The momentum is expected to strengthen further following the launch of Italy’s Energy Release program, designed to provide low-cost renewable electricity contracts for energy-intensive industries.
Under the scheme, renewable power is offered to industrial consumers at predefined and stable prices, helping businesses manage energy costs and improve competitiveness. In return, participating companies commit to supporting the development of new renewable energy capacity through long-term contracts such as PPAs.
The program attracted overwhelming interest during its first call for participation, demonstrating strong demand for long-term renewable electricity solutions among industrial consumers.
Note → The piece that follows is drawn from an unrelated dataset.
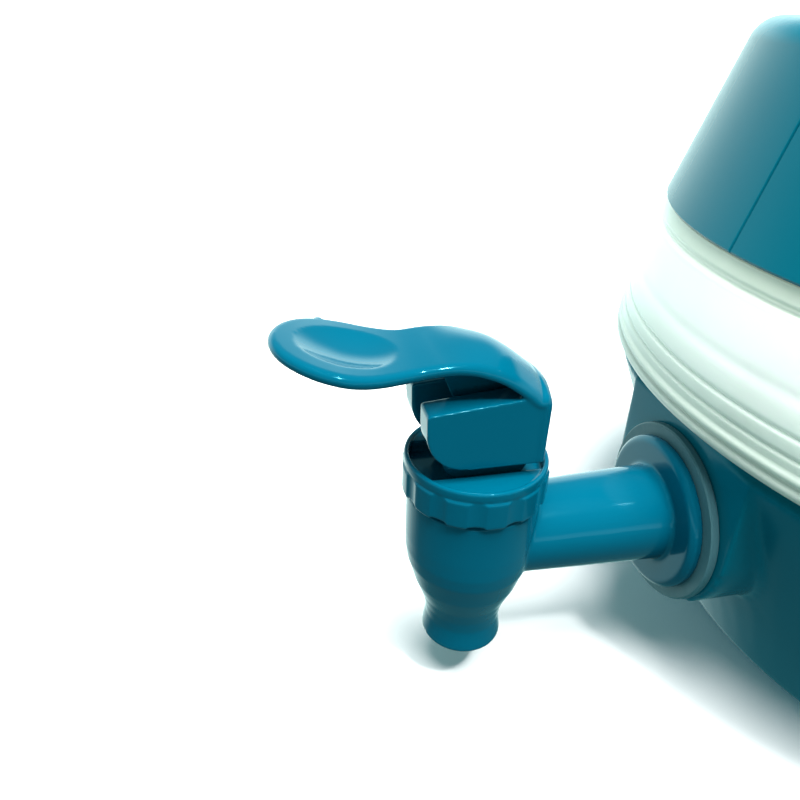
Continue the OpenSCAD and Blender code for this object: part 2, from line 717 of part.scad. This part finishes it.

Energy Storage and Auctions May Influence Future PPA Activity
Several additional factors could shape corporate PPA markets in the near future. In some countries, developers and buyers are adopting a wait-and-see approach ahead of upcoming renewable energy auctions, which may influence contracting strategies.
For example, the United Kingdom awarded more than 5 GW of solar PV capacity in early 2026, potentially affecting corporate procurement decisions in the region.
At the same time, the rapid decline in battery energy storage costs is transforming the renewable energy market. Energy storage can help mitigate price cannibalisation, reduce curtailment risks, and improve the value of solar power for corporate buyers.
As battery technology becomes more affordable and widely deployed, solar projects paired with storage could play a critical role in revitalising corporate PPA growth across Europe.